Çekirge istilâsı ve Türkiye'nin istilâsı!

Çin'de ortaya çıkıp dünyaya yayılan ve insan hayatını tehdit eden coronavirüs salgınından sonra şimdilik Doğu Afrika'da başka bir tehlike baş gösterdi.

Yemen'den üç ay önce çıkan çekirge sürüleri Etiyopya, Kenya, Uganda, Tanzanya ve Somali'de tarım alanlarını ve otlakları istilâ etti.

Birleşmiş Milletler çekirge sürülerinin kontrol altına alınamaması halinde bu ülkelerde açlık başlayacağı uyarısında bulundu.

"Çöl çekirgesi" diye adlandırılan tür, sürekli göç eden ve büyük yıkımlara yol açan bir böcek... Bir çekirge 150 kilometre yol alıp her gün kendi ağırlığı kadar yani yaklaşık 2 gram yiyecek tüketiyor.

Çekirge sürülerinin Pakistan, Yemen, Suudi Arabistan, Umman ve Sudan'ı da etkisi altına aldığı belirtiliyor.

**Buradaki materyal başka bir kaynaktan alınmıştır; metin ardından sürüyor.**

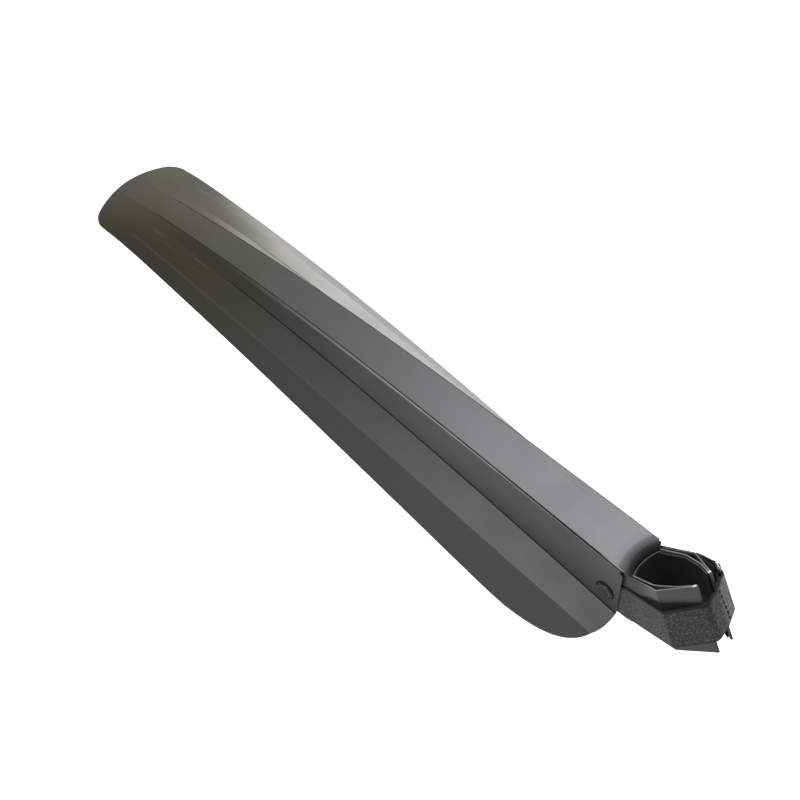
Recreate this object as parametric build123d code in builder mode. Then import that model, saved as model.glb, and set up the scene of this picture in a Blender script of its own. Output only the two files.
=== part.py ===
from build123d import *
from math import asin, cos, degrees, pi, radians, sin, tan
import os

# A bicycle mudguard that hangs on the seatpost. One thin sheet is creased into a top band, two side
# walls and two spreading wings, and it arches down to a rounded tail. At the front the sheet rolls
# over and folds into a cradle, which a strap draws round the seatpost.
#
# Millimetres. +X runs forward along the flat front of the band, +Y to the rider's left and +Z up,
# square to the band. The origin is on the seatpost's axis, halfway down the cradle.
# Lengths called s are measured from the walls' front edges back along the top of the guard.

# The sheet
sheet_t = 0.8
guard_length = 481.5
crease_end = 43.5
tail_turn = 11.0
band_front = 34.0
band_tail = 18.8

# How far each panel reaches out and down, at the front, halfway and where the creases fade out
wall_out = (0.0, 6.0, 6.8)
wall_down = (48.0, 18.8, 3.2)
inner_out = (16.5, 16.4, 14.3)
inner_down = (11.0, 12.4, 4.0)
outer_out = (17.0, 12.4, 9.5)
outer_down = (23.0, 15.7, 1.8)

# Outline seen from above
wing_round_length = 80.0
wing_corner_back = 25.0
wing_corner_reach = 42.0
tail_half_width = 38.2
tail_bow = 10.5
tail_corner_radius = 15.0
relief_back = 0.6
relief_drop = 2.7
relief_radius = 1.8

# The cradle, in the plane square to the seatpost
post_lean = 27.5
post_diameter = 25.4
cradle_height = 50.5
bend_forward = 27.0
bend_reach = 18.7
tip_forward = 50.5
tip_reach = 7.0
nose_radius = 6.5
flap_back = 1.2
flap_bow = 3.0
inner_back = (22.0, 15.0)
inner_fore = (38.0, 11.2)
inner_bend_radius = 15.0
leaf_back = 33.0
leaf_flare_back = 5.0
leaf_top_drop = 11.0
leaf_shoulder_drop = 5.0
bend_top_drop = 2.3
tip_rise = 1.2
leaf_rear_bottom = 38.0
leaf_foot_back = 5.0
leaf_foot_drop = 49.5
tip_drop = 52.6
leaf_corner_radius = 5.0
pad_t = 1.2
pad_drop = 1.0
pad_bend_radius = 2.0

# Strap and its ring
strap_width = 30.0
strap_t = 1.1
strap_drop = 9.8
strap_right_slope = 22.5
strap_left_slope = 14.5
strap_front = 54.0
strap_front_reach = 3.8
strap_turn_radius = 5.0
ring_forward = 46.0
ring_reach = 15.9
ring_inner_width = 4.4
ring_wire = 2.0
ring_radius = 2.5
ring_play = 2.2
hem_length = 5.0
return_length = 28.0

# Rivets
rivet_back = 10.5
rivet_down = 32.0
rivet_head_diameter = 12.5
rivet_head_t = 1.4
rivet_head_edge = 0.6
rivet_shank_diameter = 5.6
rivet_lip = 1.0
pin_head_diameter = 7.6
pin_head_t = 0.8
pin_head_edge = 0.4
pin_diameter = 3.0

# Clearances
gap = 0.1
hole_gap = 0.15

lean = radians(post_lean)
crease_length = guard_length - crease_end
wall_inner = band_front / 2 - sheet_t
post_forward = pad_t + 2 * gap + post_diameter / 2 - flap_back

forward = Vector(cos(lean), 0, sin(lean))
down = Vector(sin(lean), 0, -cos(lean))
across = Vector(0, 1, 0)
corner = forward * -post_forward - down * (cradle_height / 2)

# Seen down the seatpost, from the top of the cradle
cradle_top = Plane(origin=corner, x_dir=forward, z_dir=down * -1)
# Seen along the cradle from behind, and from the guard's side
cradle_back = Plane(origin=corner, x_dir=across, z_dir=forward)
side_view = Plane(origin=corner, x_dir=(1, 0, 0), z_dir=(0, -1, 0))
cradle_side = Plane(origin=corner, x_dir=forward, z_dir=(0, -1, 0))
top_view = Plane(origin=corner, x_dir=(-1, 0, 0), z_dir=(0, 0, -1))


def along(values, t):
    # A smooth curve through the front, middle and tail values.
    front, middle, tail = values
    bend = 2 * (front - 2 * middle + tail)
    return front + (tail - front - bend) * t + bend * t * t


def spine_back(s):
    # How far behind the walls' front edges a point of the spine lies.
    return s - crease_length * radians(tail_turn) ** 2 * (s / crease_length) ** 5 / 10


def spine_plane(s):
    # A plane across the guard. The top of the guard turns down ever more towards the tail.
    t = s / crease_length
    drop = crease_length * radians(tail_turn) * t**3 / 3
    angle = radians(tail_turn) * t * t
    centre = corner + Vector(-spine_back(s), 0, -drop)
    return Plane(origin=centre, x_dir=(0, 1, 0), z_dir=(cos(angle), 0, sin(angle)))


def crease_points(s):
    # The creases and the edge on one side, as reach and height below the top of the band.
    t = min(s / crease_length, 1)
    reach = band_front / 2 + (band_tail - band_front) / 2 * t
    points = [(reach, 0.0)]
    for out, drop in ((wall_out, wall_down), (inner_out, inner_down), (outer_out, outer_down)):
        last = points[-1]
        points.append((last[0] + along(out, t), last[1] - along(drop, t)))
    return points


def faded_points(s, fade):
    # Towards the tail the creased section fades into a plain arch.
    points = crease_points(s)
    edge = points[-1]
    return [(x, z * (1 - fade) + edge[1] * (x / edge[0]) ** 2 * fade) for x, z in points]


def inset(points, amount):
    # The same folded line on the underside of the sheet, mitred at each crease.
    ways = [(Vector(*b) - Vector(*a)).normalized() for a, b in zip(points, points[1:])]
    normals = [Vector(way.Y, -way.X) for way in ways]
    moved = []
    for i, point in enumerate(points):
        before = normals[max(i - 1, 0)]
        after = normals[min(i, len(normals) - 1)]
        mitre = (before + after) * (amount / (1 + before.dot(after)))
        moved.append((point[0] + mitre.X, point[1] + mitre.Y))
    return moved


def side_point(f, d):
    # A point of the cradle, f ahead of its rear and d below its top, as seen from the guard's side.
    return (f * cos(lean) + d * sin(lean), f * sin(lean) - d * cos(lean))


# Leaves and straps tuck in between the side walls, which close in towards the rear
nose_reach = wall_inner - gap
leaf_reach = crease_points(leaf_back)[0][0] - sheet_t - strap_t - 2 * gap
flap_reach = leaf_reach - sheet_t - gap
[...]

Kriz nedeniyle Somali ülke çapında acil durum ilan etti.

Etiyopya hükümeti ise ülkenin dokuz eyaletinden dördünde "acil eylem" çağrısı yaptı.

Kenya, birçok bölgede uçaklardan ilâçlama yaparken, Uganda'nın da kuzey bölgelerine ilâçlama için asker göndermeyi planladığı belirtildi.

***

Çekirge istilâsı haberlerini okurken, Türkiye toprakları, suları, ormanları ve sanayi yatırımları üzerinde, çekirge sürülerine benzer bir istilânın yıllardan beri devam ettiğini hatırladım.

"Özelleştirme" diye başlayan, "endüstri bölgeleri" diye devam eden yabancılara doğrudan satış aşamasına geçen, bunlar da yetmeyince "Varlık Fonu" adı altında Türkiye'yi Türkiye yapan bütün ekonomik değerleri ipotek altına sokan istilâ, devleti yöneten kadrolar eliyle sürdürülüyor.

Bu istilânın kalemlerini tek tek sayacak olsam bu sütuna sığmaz. Fakat artık elde kamu kurumu niteliğindeki ekonomik kuruluş kalmadığı için sıra özel sektöre geldi. Atatürk'ün mirası olan İş Bankası hisselerine bile göz diktiler. Şimdi, özel sektörün uzun yıllar emek vererek geliştirdiği yatırımlar da tek tek elden çıkıyor. Türk girişimciler ise, Romanya gibi ülkeler üzerinden yatırımlarını Avrupa'ya taşıyor. Türkiye'nin en büyük üstünlüğü gıda bakımından kendi kendine yetmesiydi; ekmemesi için çiftçiye verilen doğrudan destekler sonunda artık patates, soğan ithal eden bir ülke haline geldi.

Ekonomik istilâ sürerken, bir taraftan da devletin bütün kurumları ele geçirildi. Ordu, yargı, emniyet teşkilatı, üniversiteler, maliye istilâ edildi. 15 Temmuz'dan sonra bir tasfiye başlatıldı ama başka ülkelerin projeleri adına çekirge sürüleri gibi devleti istilâ eden kadrolar azalmıyor, başka kılıklara girerek, yani mutasyonla artıyor!

***

Ekonominin ve devlet kadrolarının istilâ edilmesi yetmezmiş gibi aynı proje çerçevesinde, Türkiye, nüfus olarak da istilâ ediliyor. Suriye, Irak, İran ve Afganistan'dan gelen milyonlarca insana bir de 250 bin dolara vatandaşlık satılması suretiyle eklenenler oldu. Öyle ki Türkiye'ye hiç gelmediği halde kâğıt üzerinde vatandaşlığa alınanlar var. Bunların sayısının ne olduğu konusunda sağlıklı bir bilgi verilmiyor. Verilse bile kimse yapılan açıklamalara güven duymuyor. Medya ise halka gerçekleri duyurmak için değil halkı kandırmak için kullanılıyor... Bu da istilâ projesinin bir parçası...

***

Türk Milleti, tarih boyunca birkaç defa yok edilmekle karşı karşıya kaldı. Ergenekon destanı, soykırıma uğrayan Türklerden arta kalan iki kardeş ve eşlerinin, dağların arasında bir vadiye sığınması ve 400 sene sonra belli bir nüfusa ulaşmasına dayanır. İstiklâl Savaşı'na başarıya ulaşılmasaydı, Kızılırmak'ın Doğusu Ermenistan, Batısı Yunanistan olacaktı. Anadolu ve Trakya'da tek bir canlı Türk bırakılmayacaktı.

Peki şimdiki istilâ projesi, aynı hedefe yönelmiş değil midir?